According to the latest figures released by email management firm Email Systems, some vertical sectors are suffering much more than others from malware attacks and a clear "sector hierarchy" emerging.
Along with the IT industry, which is one of those worst hit, the leisure and entertainment sector, including sport, received almost one in 10 of all spam mails sent over the last 12 months. The manufacturing sector received more than one in three. Between them, the three sectors have attracted more than 60 percent of all spam and virus emails since November 2004.
However, what also emerged from the research's findings was the existence of a second tier of sectors where malware attacks are still extremely significant as each sector attracted hundreds of millions of spam and virus emails each year.
Roughly a quarter of the spam and viruses received over the last year has been split between the construction sector (1.13 percent); the consumer goods (including tobacco, alcohol and household goods) sector (5.8 percent); financial services and banking (2.31 percent); the public sector (government/education) (5.13 percent); retail (5.15 percent); support services (cleaning services) 3.14 percent and tourism (2.82 percent).
With one in 10 spam and virus mails targeting businesses in unidentifiable sectors, the remaining 5 percent was divided between agriculture (0.01 percent), energy utilities (oil/gas/chemicals) (0.01 percent), media and marketing (1.23 percent), motoring (0.49 percent) and telecommunications 0.55 percent.
Neil Hammerton, CEO of Email Systems, said, "I suspect that many will find the most surprising aspect of these results to be that a large proportion of the worst affected sectors are traditional industries, whilst sectors such as media and marketing and telecommunications are apparently amongst those least affected.

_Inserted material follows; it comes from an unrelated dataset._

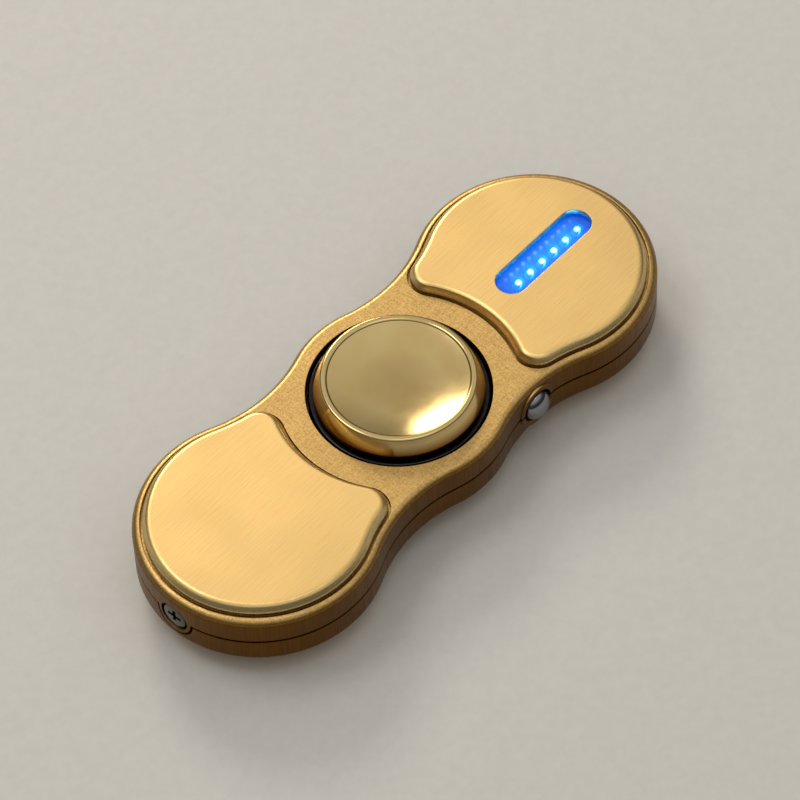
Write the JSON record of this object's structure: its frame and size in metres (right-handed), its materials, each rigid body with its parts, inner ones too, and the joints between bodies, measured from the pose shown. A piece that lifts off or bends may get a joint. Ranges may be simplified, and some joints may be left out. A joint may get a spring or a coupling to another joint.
{
  "type": "fidget spinner",
  "caption": "Slim two-lobed metal spinner on a ball bearing between dished finger caps, with a light window, battery and side push button.",
  "frame": {"origin": "centre of the object: on the bearing axis, at half the body's thickness", "axes": "+X along the body to the lobe with the light window, +Z along the bearing axis to the window side, -Y to the side with the push button"},
  "size_m": [0.0798, 0.0302, 0.013],
  "materials": {
    "brushed_brass": "brass-plated zinc casting, brushed by hand with fine crossing scratches",
    "satin_brass_plate": "satin brass plate with fine straight brush lines along the body",
    "polished_brass": "polished to a mirror",
    "bearing_steel": "ground and polished bearing steel",
    "cage_brass": "plain stamped brass",
    "chrome": "bright chrome plate",
    "nickel_plate": "bright nickel plate",
    "blue_lens": "clear blue moulded plastic",
    "led_body": "white diode package with clear face",
    "circuit_board": "glass-fibre board with green solder mask",
    "black_plastic": "moulded black plastic",
    "contact_spring": "tinned phosphor bronze",
    "red_insulation": "red PVC insulation",
    "black_insulation": "black PVC insulation"
  },
  "bodies": {
    "hub": {"upper_finger_cap": "polished_brass", "lower_finger_cap": "polished_brass", "bearing_inner_race": "bearing_steel"},
    "cage": {"bearing_cage": "cage_brass", "bearing_ball_1": "bearing_steel", "bearing_ball_2": "bearing_steel", "bearing_ball_3": "bearing_steel", "bearing_ball_4": "bearing_steel", "bearing_ball_5": "bearing_steel", "bearing_ball_6": "bearing_steel", "bearing_ball_7": "bearing_steel"},
    "spinner": {"upper_shell": "brushed_brass", "lower_shell": "brushed_brass", "led_cover_plate": "satin_brass_plate", "plain_cover_plate": "satin_brass_plate", "led_underside_plate": "satin_brass_plate", "battery_underside_plate": "satin_brass_plate", "window_lens": "blue_lens", "circuit_board": "circuit_board", "display_led_1": "led_body", "display_led_2": "led_body", "display_led_3": "led_body", "display_led_4": "led_body", "display_led_5": "led_body", "display_led_6": "led_body", "controller_chip": "black_plastic", "motion_switch": "nickel_plate", "tactile_switch": "black_plastic", "battery_cell": "nickel_plate", "battery_holder": "black_plastic", "positive_contact": "contact_spring", "negative_contact": "contact_spring", "positive_lead": "red_insulation", "negative_lead": "black_insulation", "end_screw": "nickel_plate", "bearing_outer_race": "bearing_steel", "upper_bearing_shield": "bearing_steel", "lower_bearing_shield": "bearing_steel"},
    "button": {"power_button": "chrome", "switch_plunger": "black_plastic"}
  },
  "joints": [
    {"name": "body_spin", "type": "hinge", "parent": "hub", "child": "spinner", "pos_m": [0, 0, 0], "axis": [0, 0, 1], "continuous": true},
    {"name": "cage_spin", "type": "hinge", "parent": "hub", "child": "cage", "pos_m": [0, 0, 0], "axis": [0, 0, 1], "continuous": true},
    {"name": "button_press", "type": "slide", "parent": "spinner", "child": "button", "axis": [0, 1, 0], "range_m": [0, 0.0006], "stiffness_N_per_m": 2500, "springref_m": -0.0002}
  ],
  "couplings": [
    {"joint": "cage_spin", "follows": "body_spin", "ratio": 0.6323}
  ]
}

"One possible explanation is that many of the traditional sector corporate organizations are extremely large businesses that may be spread across many countries. Consequently these organizations may represent a more attractive target for spammers looking to generate revenue through denial of service attacks or indeed just better awareness of their target via dictionary attacks – both of which entail enormous quantities of spam and are potentially crippling for businesses ill-equipped to deal with such a massive influx of email."